W. Oesters (zeitkrit. Website:achtgegeben.de)

anko 8. Juli 2015 um 09:14  

Ein Artikel der Mut macht NEIN zu sagen! Ich werde es üben, üben, üben ....

Anonym 8. Juli 2015 um 14:52  

ANMERKER MEINT:

Warum ist dieser Artikel gerade jetzt so wichtig?! Weil er all den aufgeblasenen Hetzern aus BILDCDUCSUSPD das entgegenschleudert, um das es eigentlich geht: Raus aus der neoliberalen Falle, weg mit Eurem scheiß Hochmut!
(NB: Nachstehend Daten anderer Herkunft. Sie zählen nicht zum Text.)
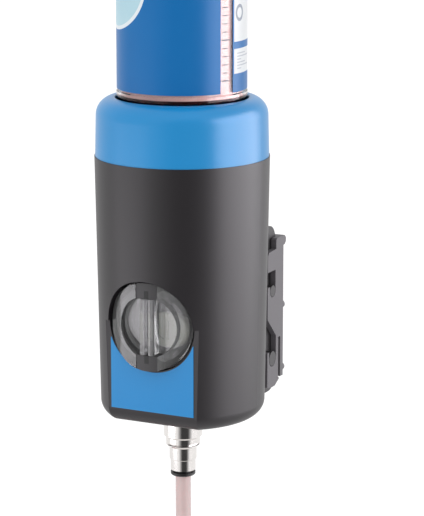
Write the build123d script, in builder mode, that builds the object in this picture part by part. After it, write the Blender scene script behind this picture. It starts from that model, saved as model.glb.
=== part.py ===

Wer seid Ihr denn, dass Ihr glaubt, Ihr könntet Euch anmaßen, eine ganze Bevölkerung einfach so zu entsorgen? Genau von dieser habt Ihr profitiert in den vergangenen 5 Jahren! Diese Land hat Euch im Rahmen der Nato u.a. noch überflüssige Panzer abgekauft als eigentlich kein Geld mehr dafür da war, und zwar weil Ihr und Eure vielgerühmte Troika dies wollte! Dafür musste der "Kleine Mann" Griechenlands auch bluten. Ihr wollt nichts andres als diese Blutspur noch vermehren. Schämt Euch, Ihr marktkonformen Demokraten!!! Wie wär´s, wenn Ihr den mal der Moral den Vorrang geben würdet, Ihr geschichtsvergessenen Parvenues! Deutschland läge darnieder, wenn nicht vor nahezu 60 Jahren auch Griechenland mitgewirkt hätte am Schuldenschnitt für die damalige BRD - schon vergessen? Euch Herrenreitern wäre zu wünschen, dass die Pferde, die Ihr reitet, unter Euren Hintern krepieren!!OXI, nun erst recht!!!!!
MEINT (mit gerechtem Zorn) ANMERKER

Anonym 8. Juli 2015 um 19:21  

Dem Nein der Bildzeitung ist die dort mit Pickelhaube dargestellte Kanzlerin sehr wohl verpflichtet, um das griechische Nein schert sie sich hingegen einen Dreck. Letzteres bringt ihr - und ihren Masters - keine macht- und geldpolitischen Zugewinne.

Übrigens.
Wie oft werden wir gefragt, können Ja oder Nein sagen?
Alle vier Jahre. Bei den Wahlen.
Und selbst da können wir nur ein Kreuz machen.
Wahrlich, wahrlich, es ist ein schweres Kreuz mit der merkantilen Demokratur.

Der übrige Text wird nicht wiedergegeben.